What SOC Analysts Notice and Nobody Captures
There’s a moment every analyst knows.
You’re reviewing a ticket. Something feels off — not wrong enough to escalate, not clear enough to document. Maybe a naming pattern you’ve seen before. Maybe a subtle shift in how alerts are clustering. Your gut registers it.
You close the ticket.
That signal disappears.
The Real SOC Problem
The security industry has spent years trying to reduce alert volume.
That’s the wrong problem.
The real problem is different. Organizations pay for analyst perception — years of pattern recognition, intuition built from thousands of incidents, the ability to notice things machines flag as noise. And then they build systems that have no mechanism to capture any of it.
What gets captured: tickets, escalations, resolved alerts.
What gets lost: everything the analyst noticed before it became a ticket.
That’s where the threat actually lives. Not in what triggered the alert. In what happened slightly before. In the drift that precedes the signal.
The Workflow Nobody Questions
The standard SOC workflow hasn’t changed in twenty years.
Alert → Triage → Close.
Repeat until shift ends.
This model treats analysts as processors, not perceivers. It optimizes for throughput. It’s designed for a world where every threat announces itself clearly enough to create an alert.
That’s not the world we’re operating in.
Sophisticated threats don’t start as alerts. They start as drift. Subtle changes in naming conventions. Slight behavioral shifts across multiple accounts. Patterns that only become visible when you look across time, not just across tickets.
The current workflow has no mechanism for capturing those observations before they evaporate.
What the System Actually Needs
After twenty years working offense, I spent a lot of time thinking about what defenders consistently miss.

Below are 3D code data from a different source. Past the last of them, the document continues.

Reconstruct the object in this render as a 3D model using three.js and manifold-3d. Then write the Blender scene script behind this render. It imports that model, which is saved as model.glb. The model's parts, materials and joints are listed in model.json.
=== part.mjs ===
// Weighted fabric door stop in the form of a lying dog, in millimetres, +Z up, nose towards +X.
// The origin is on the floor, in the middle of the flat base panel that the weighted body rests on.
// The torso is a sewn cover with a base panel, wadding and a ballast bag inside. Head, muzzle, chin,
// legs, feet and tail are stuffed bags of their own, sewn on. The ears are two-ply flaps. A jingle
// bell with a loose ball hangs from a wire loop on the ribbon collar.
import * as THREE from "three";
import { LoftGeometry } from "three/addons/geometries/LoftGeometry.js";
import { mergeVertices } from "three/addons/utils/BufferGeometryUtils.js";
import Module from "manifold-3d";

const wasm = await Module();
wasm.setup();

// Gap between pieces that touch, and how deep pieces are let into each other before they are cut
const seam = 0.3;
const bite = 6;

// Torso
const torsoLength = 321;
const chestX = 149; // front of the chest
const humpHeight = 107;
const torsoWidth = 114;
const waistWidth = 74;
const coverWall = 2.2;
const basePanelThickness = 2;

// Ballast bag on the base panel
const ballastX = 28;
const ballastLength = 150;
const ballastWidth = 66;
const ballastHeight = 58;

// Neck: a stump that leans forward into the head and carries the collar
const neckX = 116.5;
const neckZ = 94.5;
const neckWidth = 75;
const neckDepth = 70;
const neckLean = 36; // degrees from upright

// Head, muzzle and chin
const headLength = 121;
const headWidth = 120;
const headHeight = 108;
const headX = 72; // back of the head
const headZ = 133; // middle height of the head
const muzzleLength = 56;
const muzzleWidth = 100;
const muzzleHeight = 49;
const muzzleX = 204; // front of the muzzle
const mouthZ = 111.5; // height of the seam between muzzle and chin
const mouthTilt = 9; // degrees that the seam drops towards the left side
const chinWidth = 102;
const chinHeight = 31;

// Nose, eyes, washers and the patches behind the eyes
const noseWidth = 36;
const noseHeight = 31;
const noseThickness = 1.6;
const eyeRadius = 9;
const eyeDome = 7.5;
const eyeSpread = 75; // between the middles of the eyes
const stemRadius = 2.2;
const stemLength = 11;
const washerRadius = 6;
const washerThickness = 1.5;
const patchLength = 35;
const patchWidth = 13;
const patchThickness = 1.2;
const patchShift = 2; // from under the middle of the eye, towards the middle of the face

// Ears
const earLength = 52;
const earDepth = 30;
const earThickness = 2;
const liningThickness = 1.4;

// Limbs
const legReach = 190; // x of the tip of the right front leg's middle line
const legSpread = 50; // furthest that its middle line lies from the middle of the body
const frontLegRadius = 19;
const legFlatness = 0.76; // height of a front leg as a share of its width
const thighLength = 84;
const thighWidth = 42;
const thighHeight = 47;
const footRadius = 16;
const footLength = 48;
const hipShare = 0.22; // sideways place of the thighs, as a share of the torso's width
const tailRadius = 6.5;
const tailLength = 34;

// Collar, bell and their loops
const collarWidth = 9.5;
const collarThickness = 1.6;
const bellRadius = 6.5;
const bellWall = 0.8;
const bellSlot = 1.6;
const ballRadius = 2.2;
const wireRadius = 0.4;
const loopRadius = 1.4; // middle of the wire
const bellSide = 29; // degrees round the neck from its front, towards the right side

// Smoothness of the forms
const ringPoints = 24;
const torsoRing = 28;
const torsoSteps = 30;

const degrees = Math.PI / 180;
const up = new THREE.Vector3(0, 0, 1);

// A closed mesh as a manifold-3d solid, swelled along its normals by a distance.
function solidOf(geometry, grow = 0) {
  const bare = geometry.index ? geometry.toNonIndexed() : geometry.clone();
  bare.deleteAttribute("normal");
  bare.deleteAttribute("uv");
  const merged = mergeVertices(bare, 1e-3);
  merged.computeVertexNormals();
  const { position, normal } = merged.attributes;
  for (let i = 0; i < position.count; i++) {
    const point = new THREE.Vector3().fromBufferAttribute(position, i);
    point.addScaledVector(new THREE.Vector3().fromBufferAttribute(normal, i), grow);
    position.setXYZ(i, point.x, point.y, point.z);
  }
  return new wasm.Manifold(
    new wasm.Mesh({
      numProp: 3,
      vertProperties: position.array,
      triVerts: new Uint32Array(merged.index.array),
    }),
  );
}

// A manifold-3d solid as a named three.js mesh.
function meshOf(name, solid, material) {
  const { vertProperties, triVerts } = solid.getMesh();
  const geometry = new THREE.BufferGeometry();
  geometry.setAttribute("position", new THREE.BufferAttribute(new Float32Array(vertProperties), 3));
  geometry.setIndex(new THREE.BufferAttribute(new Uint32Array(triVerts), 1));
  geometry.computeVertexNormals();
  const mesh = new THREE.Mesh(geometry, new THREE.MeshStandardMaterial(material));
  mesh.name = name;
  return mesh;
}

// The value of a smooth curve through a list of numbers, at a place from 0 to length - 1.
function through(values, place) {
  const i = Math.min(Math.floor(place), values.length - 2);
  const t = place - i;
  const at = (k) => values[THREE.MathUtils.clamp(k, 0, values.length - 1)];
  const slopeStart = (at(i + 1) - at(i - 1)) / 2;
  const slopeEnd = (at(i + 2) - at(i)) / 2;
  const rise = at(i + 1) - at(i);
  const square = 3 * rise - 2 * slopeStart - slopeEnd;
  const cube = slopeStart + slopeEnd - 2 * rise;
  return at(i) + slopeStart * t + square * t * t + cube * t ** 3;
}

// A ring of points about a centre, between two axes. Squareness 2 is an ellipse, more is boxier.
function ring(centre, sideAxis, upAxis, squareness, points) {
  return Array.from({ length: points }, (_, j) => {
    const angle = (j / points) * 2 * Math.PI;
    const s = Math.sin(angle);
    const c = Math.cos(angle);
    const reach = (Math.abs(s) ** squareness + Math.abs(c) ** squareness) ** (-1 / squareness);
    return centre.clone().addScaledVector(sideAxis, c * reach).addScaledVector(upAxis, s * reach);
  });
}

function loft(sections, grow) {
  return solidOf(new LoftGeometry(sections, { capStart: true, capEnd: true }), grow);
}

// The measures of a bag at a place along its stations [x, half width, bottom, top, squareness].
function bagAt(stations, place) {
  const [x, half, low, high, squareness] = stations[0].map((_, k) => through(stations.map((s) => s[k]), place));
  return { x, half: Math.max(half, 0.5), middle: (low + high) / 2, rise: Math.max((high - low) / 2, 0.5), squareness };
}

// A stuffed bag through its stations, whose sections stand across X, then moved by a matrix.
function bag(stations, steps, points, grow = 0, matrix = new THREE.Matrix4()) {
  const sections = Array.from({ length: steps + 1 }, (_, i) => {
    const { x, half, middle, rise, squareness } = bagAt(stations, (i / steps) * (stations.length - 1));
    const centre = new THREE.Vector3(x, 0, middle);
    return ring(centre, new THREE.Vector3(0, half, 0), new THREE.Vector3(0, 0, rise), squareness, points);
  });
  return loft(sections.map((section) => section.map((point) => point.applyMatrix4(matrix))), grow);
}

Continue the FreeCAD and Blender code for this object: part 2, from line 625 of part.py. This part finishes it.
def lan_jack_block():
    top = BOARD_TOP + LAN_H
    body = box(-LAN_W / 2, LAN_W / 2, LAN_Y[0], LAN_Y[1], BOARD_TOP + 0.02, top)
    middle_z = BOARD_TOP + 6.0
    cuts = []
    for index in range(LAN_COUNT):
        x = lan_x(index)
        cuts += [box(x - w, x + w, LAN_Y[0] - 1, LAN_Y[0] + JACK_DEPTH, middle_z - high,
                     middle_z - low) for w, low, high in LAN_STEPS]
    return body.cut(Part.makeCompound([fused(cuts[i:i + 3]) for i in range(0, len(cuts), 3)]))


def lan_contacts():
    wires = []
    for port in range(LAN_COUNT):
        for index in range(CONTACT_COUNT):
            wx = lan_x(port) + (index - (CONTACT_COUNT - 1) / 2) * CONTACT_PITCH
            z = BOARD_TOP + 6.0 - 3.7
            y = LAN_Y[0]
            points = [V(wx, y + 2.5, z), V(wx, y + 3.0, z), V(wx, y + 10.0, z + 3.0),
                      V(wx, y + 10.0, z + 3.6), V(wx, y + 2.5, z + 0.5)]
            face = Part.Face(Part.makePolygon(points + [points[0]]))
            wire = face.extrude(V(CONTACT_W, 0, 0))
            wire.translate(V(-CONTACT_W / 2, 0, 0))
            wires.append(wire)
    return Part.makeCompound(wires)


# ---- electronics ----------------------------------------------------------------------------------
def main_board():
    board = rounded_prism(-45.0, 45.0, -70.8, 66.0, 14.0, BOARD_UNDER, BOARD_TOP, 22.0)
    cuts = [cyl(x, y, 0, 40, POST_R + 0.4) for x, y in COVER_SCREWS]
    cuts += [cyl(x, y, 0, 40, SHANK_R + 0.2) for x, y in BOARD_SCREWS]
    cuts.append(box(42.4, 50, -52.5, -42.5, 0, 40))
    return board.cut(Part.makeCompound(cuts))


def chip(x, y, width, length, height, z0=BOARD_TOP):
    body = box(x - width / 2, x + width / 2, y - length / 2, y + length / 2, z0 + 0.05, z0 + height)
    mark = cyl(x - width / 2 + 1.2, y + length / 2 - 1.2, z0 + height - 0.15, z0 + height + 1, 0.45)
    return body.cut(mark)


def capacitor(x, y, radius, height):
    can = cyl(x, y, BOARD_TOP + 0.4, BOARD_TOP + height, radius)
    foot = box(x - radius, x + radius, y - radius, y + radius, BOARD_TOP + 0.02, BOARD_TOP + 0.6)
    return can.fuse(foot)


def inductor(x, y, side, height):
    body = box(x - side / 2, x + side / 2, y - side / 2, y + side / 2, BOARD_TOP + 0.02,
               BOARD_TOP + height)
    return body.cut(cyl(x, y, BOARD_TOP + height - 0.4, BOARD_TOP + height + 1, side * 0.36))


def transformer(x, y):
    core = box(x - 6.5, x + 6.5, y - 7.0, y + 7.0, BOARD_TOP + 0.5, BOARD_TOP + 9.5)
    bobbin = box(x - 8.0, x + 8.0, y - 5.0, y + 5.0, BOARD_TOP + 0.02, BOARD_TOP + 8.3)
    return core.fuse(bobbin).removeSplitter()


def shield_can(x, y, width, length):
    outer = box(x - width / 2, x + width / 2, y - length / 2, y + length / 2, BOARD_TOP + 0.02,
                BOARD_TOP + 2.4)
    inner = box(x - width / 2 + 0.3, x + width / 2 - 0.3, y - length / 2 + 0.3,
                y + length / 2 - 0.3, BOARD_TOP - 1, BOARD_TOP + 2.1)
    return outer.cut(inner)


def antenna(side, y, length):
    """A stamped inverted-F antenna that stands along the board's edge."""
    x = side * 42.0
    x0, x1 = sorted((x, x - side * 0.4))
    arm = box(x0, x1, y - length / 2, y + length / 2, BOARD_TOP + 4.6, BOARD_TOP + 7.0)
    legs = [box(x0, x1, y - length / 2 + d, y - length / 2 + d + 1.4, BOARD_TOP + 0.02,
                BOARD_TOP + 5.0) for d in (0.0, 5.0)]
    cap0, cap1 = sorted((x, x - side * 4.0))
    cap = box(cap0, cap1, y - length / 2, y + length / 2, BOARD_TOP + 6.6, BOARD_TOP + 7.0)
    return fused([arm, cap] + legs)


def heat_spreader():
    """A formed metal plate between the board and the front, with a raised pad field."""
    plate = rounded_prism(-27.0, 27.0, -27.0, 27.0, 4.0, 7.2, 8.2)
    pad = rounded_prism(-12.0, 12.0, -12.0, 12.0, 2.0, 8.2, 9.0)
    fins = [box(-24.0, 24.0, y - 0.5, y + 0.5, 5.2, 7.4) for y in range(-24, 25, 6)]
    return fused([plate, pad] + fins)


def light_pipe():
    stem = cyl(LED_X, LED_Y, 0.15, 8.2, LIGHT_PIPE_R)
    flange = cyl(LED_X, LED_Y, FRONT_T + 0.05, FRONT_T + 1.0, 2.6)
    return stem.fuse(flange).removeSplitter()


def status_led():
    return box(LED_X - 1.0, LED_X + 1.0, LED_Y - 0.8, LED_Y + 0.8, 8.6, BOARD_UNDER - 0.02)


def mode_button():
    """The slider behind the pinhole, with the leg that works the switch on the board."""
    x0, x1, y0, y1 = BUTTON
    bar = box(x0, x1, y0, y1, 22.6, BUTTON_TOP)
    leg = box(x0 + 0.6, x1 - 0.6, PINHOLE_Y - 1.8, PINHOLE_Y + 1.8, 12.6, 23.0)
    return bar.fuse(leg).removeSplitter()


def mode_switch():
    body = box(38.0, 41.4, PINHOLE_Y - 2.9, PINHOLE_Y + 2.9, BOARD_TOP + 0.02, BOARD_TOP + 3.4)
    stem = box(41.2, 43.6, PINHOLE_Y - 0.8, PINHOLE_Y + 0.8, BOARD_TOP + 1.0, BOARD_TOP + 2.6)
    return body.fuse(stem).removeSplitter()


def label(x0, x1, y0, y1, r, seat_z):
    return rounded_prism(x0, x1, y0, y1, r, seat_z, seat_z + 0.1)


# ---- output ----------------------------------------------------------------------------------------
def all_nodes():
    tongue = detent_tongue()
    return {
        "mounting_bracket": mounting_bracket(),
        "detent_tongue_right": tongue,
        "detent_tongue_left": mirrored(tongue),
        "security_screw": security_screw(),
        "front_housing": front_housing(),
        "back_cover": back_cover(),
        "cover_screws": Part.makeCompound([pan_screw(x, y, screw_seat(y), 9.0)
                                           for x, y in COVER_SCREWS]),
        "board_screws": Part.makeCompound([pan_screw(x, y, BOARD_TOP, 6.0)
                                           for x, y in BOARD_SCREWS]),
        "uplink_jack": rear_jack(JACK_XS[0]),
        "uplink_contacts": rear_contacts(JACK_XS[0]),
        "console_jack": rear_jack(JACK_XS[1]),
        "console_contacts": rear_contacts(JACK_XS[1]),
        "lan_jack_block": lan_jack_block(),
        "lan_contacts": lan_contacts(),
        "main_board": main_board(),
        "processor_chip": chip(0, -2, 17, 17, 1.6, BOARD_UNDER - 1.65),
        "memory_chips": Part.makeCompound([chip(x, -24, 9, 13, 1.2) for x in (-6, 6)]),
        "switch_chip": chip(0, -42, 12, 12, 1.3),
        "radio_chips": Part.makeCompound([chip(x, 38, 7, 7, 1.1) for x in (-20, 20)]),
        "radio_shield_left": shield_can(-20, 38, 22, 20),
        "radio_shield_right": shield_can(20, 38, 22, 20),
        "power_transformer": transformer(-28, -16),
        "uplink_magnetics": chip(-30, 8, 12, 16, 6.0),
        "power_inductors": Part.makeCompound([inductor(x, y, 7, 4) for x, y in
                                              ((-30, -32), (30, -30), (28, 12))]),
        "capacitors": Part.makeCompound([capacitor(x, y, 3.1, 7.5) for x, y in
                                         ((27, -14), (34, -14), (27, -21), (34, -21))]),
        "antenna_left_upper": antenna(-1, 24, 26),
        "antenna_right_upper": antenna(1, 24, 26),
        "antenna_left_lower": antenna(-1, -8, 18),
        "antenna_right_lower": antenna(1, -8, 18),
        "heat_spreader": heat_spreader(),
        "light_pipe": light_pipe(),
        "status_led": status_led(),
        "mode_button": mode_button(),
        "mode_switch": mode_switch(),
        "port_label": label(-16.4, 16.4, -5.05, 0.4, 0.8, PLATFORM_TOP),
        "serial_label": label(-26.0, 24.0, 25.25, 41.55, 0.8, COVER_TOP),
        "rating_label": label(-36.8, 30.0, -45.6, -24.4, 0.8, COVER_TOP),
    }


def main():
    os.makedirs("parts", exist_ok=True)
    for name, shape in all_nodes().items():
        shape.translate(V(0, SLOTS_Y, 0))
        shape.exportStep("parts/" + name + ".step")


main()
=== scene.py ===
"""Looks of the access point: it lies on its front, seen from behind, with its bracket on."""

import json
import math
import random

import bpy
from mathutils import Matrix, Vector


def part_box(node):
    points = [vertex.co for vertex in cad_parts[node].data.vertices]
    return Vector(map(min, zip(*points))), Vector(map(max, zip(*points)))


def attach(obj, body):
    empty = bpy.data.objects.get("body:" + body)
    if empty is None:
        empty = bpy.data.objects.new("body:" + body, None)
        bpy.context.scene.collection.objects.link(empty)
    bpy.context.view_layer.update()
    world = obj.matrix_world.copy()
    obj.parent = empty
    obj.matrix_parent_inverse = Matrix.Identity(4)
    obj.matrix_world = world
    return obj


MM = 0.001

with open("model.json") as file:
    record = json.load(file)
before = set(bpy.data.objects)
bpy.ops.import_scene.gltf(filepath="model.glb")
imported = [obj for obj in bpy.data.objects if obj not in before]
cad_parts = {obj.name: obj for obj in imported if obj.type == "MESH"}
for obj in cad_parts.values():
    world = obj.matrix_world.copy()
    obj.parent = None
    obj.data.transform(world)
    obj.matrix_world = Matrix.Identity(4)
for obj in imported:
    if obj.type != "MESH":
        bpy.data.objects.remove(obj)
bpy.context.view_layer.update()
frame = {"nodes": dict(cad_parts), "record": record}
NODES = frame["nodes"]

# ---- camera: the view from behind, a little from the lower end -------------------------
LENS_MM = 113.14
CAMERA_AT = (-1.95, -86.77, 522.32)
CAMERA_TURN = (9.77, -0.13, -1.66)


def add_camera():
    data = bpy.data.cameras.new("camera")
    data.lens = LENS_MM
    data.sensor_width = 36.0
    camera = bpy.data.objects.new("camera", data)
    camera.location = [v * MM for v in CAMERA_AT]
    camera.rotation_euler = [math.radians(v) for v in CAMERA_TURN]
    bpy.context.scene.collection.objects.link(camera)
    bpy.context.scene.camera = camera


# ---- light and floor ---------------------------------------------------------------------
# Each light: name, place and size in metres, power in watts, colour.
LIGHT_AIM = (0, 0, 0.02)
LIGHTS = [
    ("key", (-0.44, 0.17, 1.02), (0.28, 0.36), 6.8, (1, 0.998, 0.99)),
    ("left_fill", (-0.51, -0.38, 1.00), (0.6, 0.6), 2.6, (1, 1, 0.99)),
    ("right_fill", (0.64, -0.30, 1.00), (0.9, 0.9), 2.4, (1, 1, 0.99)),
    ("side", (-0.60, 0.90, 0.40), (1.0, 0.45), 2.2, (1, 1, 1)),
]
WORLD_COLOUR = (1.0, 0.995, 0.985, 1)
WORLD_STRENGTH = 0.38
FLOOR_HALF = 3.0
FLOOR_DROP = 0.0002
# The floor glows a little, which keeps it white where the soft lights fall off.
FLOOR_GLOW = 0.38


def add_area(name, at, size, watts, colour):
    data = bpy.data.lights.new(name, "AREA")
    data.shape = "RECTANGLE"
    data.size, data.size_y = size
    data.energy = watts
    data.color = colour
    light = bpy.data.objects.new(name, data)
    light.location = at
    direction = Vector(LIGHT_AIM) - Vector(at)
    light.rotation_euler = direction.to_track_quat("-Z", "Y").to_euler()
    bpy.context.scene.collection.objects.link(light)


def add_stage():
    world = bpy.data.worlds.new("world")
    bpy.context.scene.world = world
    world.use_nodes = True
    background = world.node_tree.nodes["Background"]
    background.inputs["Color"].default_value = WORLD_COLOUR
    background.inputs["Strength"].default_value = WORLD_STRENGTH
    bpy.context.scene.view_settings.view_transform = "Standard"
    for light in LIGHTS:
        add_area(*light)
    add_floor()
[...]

The answer isn’t more detection surface. It’s not better tooling. It’s not even AI.
It’s memory.
Analysts already have the perception. They notice the drift. They register the weak signal. The problem is there’s nowhere to put it. No lightweight capture mechanism. No way to surface when someone else noticed the same thing two weeks ago.
The insight dies with the shift.
A Different Architecture
What if the workflow shifted?
Alert → Triage → Close becomes:
Intuition → Capture → Incubate → Merge → Re-engage.
The analyst notices something. They log it with zero friction — no categorization, no business case, no justification required. The system holds it. When similar observations converge from multiple analysts, contributors are notified. The merged pattern surfaces with all the supporting fragments.
Now analysts are looking at something they couldn’t have seen individually.
That’s not automation replacing intuition. That’s AI amplifying it.
Why the SOC Is the Right Starting Point
Security Operations Centers are ideal for testing this model.
The environment is already high-signal. Burnout is real and measurable. Missed patterns are costly. Budgets exist. Telemetry infrastructure is in place.
And the problem is concrete: analysts already know things the organization doesn’t. There’s just no mechanism to capture, preserve, and merge what they know.
Most AI adoption in security has gone in the wrong direction. It’s tried to reduce the human role. Better detection, automated triage, AI-generated summaries. The human becomes a reviewer of machine output instead of a contributor to organizational intelligence.
This inverts that model.
The machine handles pattern weaving. The human remains the sensory layer — which is where the real perception lives.
Where This Starts
I’m testing this on myself first.
Starting with drift capture. The specific case I know well from my own work: language shift, naming anomalies, behavioral drift that appears before the alert fires.
The goal is simple: does a merge notification — a moment when the system says “three people noticed something similar, here’s what they saw” — surface real insight that wouldn’t have emerged otherwise?
If it does, the model works.
If it doesn’t, I’ll know why.
The point isn’t to build something impressive. The point is to find out whether AI as perception amplifier, with humans as the sensory layer, produces better security outcomes than the current workflow.
My hypothesis is yes.
But hypotheses are for testing, not declaring.